→ Your task
Print, exactly and completely, every entry in the data.

3D code data
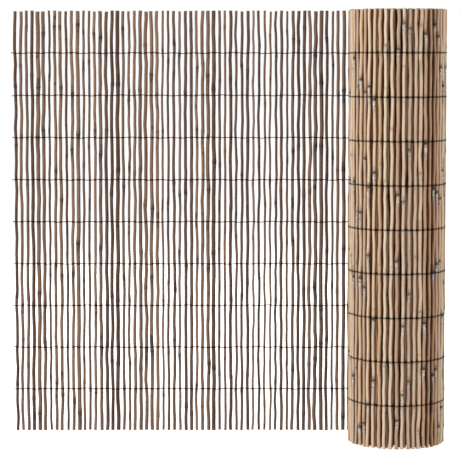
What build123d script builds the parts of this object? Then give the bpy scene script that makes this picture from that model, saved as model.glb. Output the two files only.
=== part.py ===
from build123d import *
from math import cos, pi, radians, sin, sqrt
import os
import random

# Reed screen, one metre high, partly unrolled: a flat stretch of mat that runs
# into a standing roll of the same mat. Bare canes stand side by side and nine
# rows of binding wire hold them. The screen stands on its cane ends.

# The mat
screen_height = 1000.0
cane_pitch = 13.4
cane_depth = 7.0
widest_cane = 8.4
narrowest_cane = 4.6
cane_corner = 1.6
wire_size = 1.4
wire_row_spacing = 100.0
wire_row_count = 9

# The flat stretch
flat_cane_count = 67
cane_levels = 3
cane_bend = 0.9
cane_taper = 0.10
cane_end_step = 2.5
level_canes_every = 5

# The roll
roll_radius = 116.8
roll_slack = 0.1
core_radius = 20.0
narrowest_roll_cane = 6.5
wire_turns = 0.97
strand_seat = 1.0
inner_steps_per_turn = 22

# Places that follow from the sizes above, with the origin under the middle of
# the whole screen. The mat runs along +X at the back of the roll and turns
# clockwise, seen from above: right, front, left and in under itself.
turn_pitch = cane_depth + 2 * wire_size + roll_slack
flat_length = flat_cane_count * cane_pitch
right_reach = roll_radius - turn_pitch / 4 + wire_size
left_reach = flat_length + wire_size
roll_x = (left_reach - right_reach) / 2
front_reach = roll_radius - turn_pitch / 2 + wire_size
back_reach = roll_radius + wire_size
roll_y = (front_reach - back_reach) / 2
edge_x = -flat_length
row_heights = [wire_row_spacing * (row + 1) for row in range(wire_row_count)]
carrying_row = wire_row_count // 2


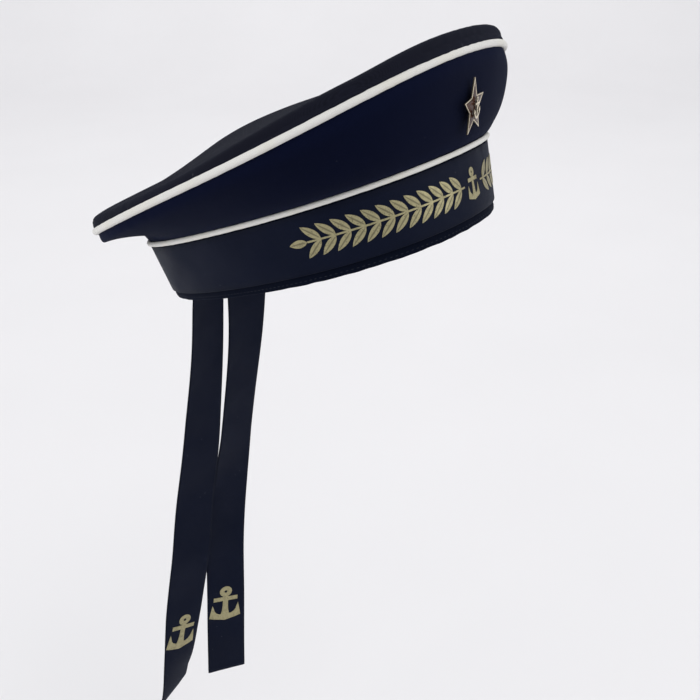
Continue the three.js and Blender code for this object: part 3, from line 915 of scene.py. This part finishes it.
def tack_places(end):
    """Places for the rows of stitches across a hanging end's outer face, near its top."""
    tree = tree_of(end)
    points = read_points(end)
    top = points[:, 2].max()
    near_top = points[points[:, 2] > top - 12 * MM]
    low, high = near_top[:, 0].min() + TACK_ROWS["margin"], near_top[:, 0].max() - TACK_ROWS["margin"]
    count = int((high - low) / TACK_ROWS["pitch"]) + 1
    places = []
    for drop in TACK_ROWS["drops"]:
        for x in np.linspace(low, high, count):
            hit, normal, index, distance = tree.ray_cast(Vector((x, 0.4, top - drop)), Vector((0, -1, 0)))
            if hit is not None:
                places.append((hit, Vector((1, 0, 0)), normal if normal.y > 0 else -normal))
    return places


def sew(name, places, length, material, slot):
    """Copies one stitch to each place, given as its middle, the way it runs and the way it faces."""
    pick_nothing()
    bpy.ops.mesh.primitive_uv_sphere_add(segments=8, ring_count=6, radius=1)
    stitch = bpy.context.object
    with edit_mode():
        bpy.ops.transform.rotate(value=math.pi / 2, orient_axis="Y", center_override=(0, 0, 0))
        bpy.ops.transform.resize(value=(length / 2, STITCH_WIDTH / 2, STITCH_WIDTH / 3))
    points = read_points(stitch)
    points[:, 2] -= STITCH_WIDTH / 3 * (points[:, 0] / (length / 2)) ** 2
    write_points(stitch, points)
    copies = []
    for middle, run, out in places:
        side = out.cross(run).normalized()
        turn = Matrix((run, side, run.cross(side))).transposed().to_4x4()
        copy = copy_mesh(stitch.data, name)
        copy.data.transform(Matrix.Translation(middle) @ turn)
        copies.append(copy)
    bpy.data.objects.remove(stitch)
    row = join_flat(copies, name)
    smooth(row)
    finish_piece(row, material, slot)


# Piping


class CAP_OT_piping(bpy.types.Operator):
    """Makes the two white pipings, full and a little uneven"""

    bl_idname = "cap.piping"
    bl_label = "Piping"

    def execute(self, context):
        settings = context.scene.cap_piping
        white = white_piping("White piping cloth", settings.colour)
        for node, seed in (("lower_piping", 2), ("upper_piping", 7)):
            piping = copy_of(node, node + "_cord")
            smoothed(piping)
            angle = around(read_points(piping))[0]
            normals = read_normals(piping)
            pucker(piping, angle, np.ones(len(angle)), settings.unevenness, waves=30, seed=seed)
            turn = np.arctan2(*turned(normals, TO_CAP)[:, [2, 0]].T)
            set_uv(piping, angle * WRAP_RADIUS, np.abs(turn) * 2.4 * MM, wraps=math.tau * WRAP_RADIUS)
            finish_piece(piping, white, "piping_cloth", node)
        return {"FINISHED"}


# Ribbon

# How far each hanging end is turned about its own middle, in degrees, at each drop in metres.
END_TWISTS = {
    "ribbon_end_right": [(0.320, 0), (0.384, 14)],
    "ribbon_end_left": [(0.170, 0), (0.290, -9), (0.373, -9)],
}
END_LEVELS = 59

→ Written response
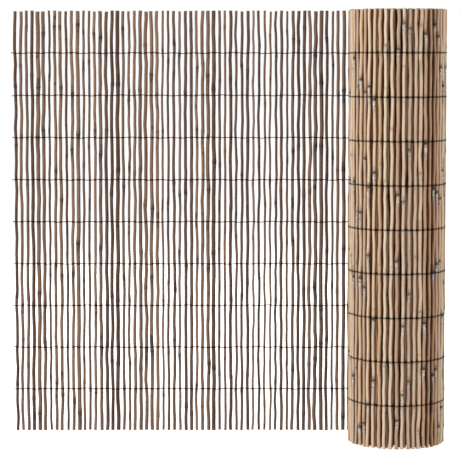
What build123d script builds the parts of this object? Then give the bpy scene script that makes this picture from that model, saved as model.glb. Output the two files only.
=== part.py ===
from build123d import *
from math import cos, pi, radians, sin, sqrt
import os
import random

# Reed screen, one metre high, partly unrolled: a flat stretch of mat that runs
# into a standing roll of the same mat. Bare canes stand side by side and nine
# rows of binding wire hold them. The screen stands on its cane ends.

# The mat
screen_height = 1000.0
cane_pitch = 13.4
cane_depth = 7.0
widest_cane = 8.4
narrowest_cane = 4.6
cane_corner = 1.6
wire_size = 1.4
wire_row_spacing = 100.0
wire_row_count = 9

# The flat stretch
flat_cane_count = 67
cane_levels = 3
cane_bend = 0.9
cane_taper = 0.10
cane_end_step = 2.5
level_canes_every = 5

# The roll
roll_radius = 116.8
roll_slack = 0.1
core_radius = 20.0
narrowest_roll_cane = 6.5
wire_turns = 0.97
strand_seat = 1.0
inner_steps_per_turn = 22

# Places that follow from the sizes above, with the origin under the middle of
# the whole screen. The mat runs along +X at the back of the roll and turns
# clockwise, seen from above: right, front, left and in under itself.
turn_pitch = cane_depth + 2 * wire_size + roll_slack
flat_length = flat_cane_count * cane_pitch
right_reach = roll_radius - turn_pitch / 4 + wire_size
left_reach = flat_length + wire_size
roll_x = (left_reach - right_reach) / 2
front_reach = roll_radius - turn_pitch / 2 + wire_size
back_reach = roll_radius + wire_size
roll_y = (front_reach - back_reach) / 2
edge_x = -flat_length
row_heights = [wire_row_spacing * (row + 1) for row in range(wire_row_count)]
carrying_row = wire_row_count // 2


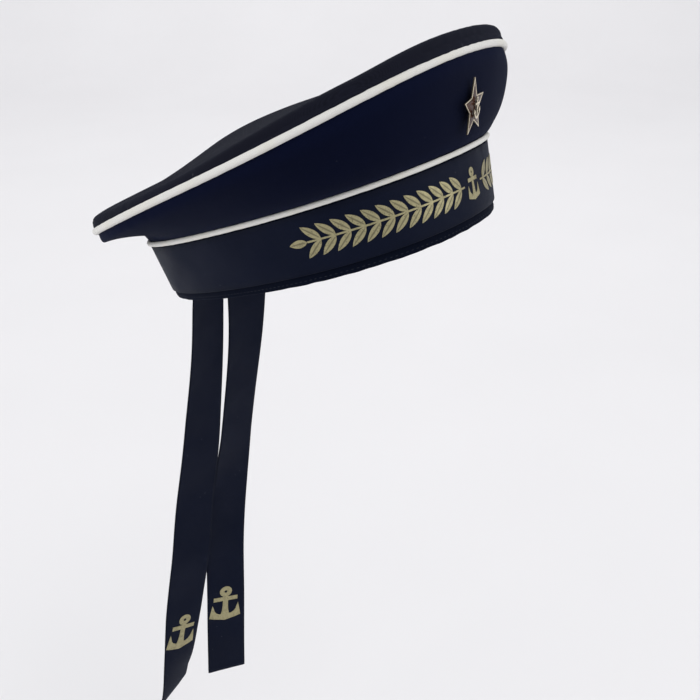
Continue the three.js and Blender code for this object: part 3, from line 915 of scene.py. This part finishes it.
def tack_places(end):
    """Places for the rows of stitches across a hanging end's outer face, near its top."""
    tree = tree_of(end)
    points = read_points(end)
    top = points[:, 2].max()
    near_top = points[points[:, 2] > top - 12 * MM]
    low, high = near_top[:, 0].min() + TACK_ROWS["margin"], near_top[:, 0].max() - TACK_ROWS["margin"]
    count = int((high - low) / TACK_ROWS["pitch"]) + 1
    places = []
    for drop in TACK_ROWS["drops"]:
        for x in np.linspace(low, high, count):
            hit, normal, index, distance = tree.ray_cast(Vector((x, 0.4, top - drop)), Vector((0, -1, 0)))
            if hit is not None:
                places.append((hit, Vector((1, 0, 0)), normal if normal.y > 0 else -normal))
    return places


def sew(name, places, length, material, slot):
    """Copies one stitch to each place, given as its middle, the way it runs and the way it faces."""
    pick_nothing()
    bpy.ops.mesh.primitive_uv_sphere_add(segments=8, ring_count=6, radius=1)
    stitch = bpy.context.object
    with edit_mode():
        bpy.ops.transform.rotate(value=math.pi / 2, orient_axis="Y", center_override=(0, 0, 0))
        bpy.ops.transform.resize(value=(length / 2, STITCH_WIDTH / 2, STITCH_WIDTH / 3))
    points = read_points(stitch)
    points[:, 2] -= STITCH_WIDTH / 3 * (points[:, 0] / (length / 2)) ** 2
    write_points(stitch, points)
    copies = []
    for middle, run, out in places:
        side = out.cross(run).normalized()
        turn = Matrix((run, side, run.cross(side))).transposed().to_4x4()
        copy = copy_mesh(stitch.data, name)
        copy.data.transform(Matrix.Translation(middle) @ turn)
        copies.append(copy)
    bpy.data.objects.remove(stitch)
    row = join_flat(copies, name)
    smooth(row)
    finish_piece(row, material, slot)


# Piping


class CAP_OT_piping(bpy.types.Operator):
    """Makes the two white pipings, full and a little uneven"""

    bl_idname = "cap.piping"
    bl_label = "Piping"

    def execute(self, context):
        settings = context.scene.cap_piping
        white = white_piping("White piping cloth", settings.colour)
        for node, seed in (("lower_piping", 2), ("upper_piping", 7)):
            piping = copy_of(node, node + "_cord")
            smoothed(piping)
            angle = around(read_points(piping))[0]
            normals = read_normals(piping)
            pucker(piping, angle, np.ones(len(angle)), settings.unevenness, waves=30, seed=seed)
            turn = np.arctan2(*turned(normals, TO_CAP)[:, [2, 0]].T)
            set_uv(piping, angle * WRAP_RADIUS, np.abs(turn) * 2.4 * MM, wraps=math.tau * WRAP_RADIUS)
            finish_piece(piping, white, "piping_cloth", node)
        return {"FINISHED"}


# Ribbon

# How far each hanging end is turned about its own middle, in degrees, at each drop in metres.
END_TWISTS = {
    "ribbon_end_right": [(0.320, 0), (0.384, 14)],
    "ribbon_end_left": [(0.170, 0), (0.290, -9), (0.373, -9)],
}
END_LEVELS = 59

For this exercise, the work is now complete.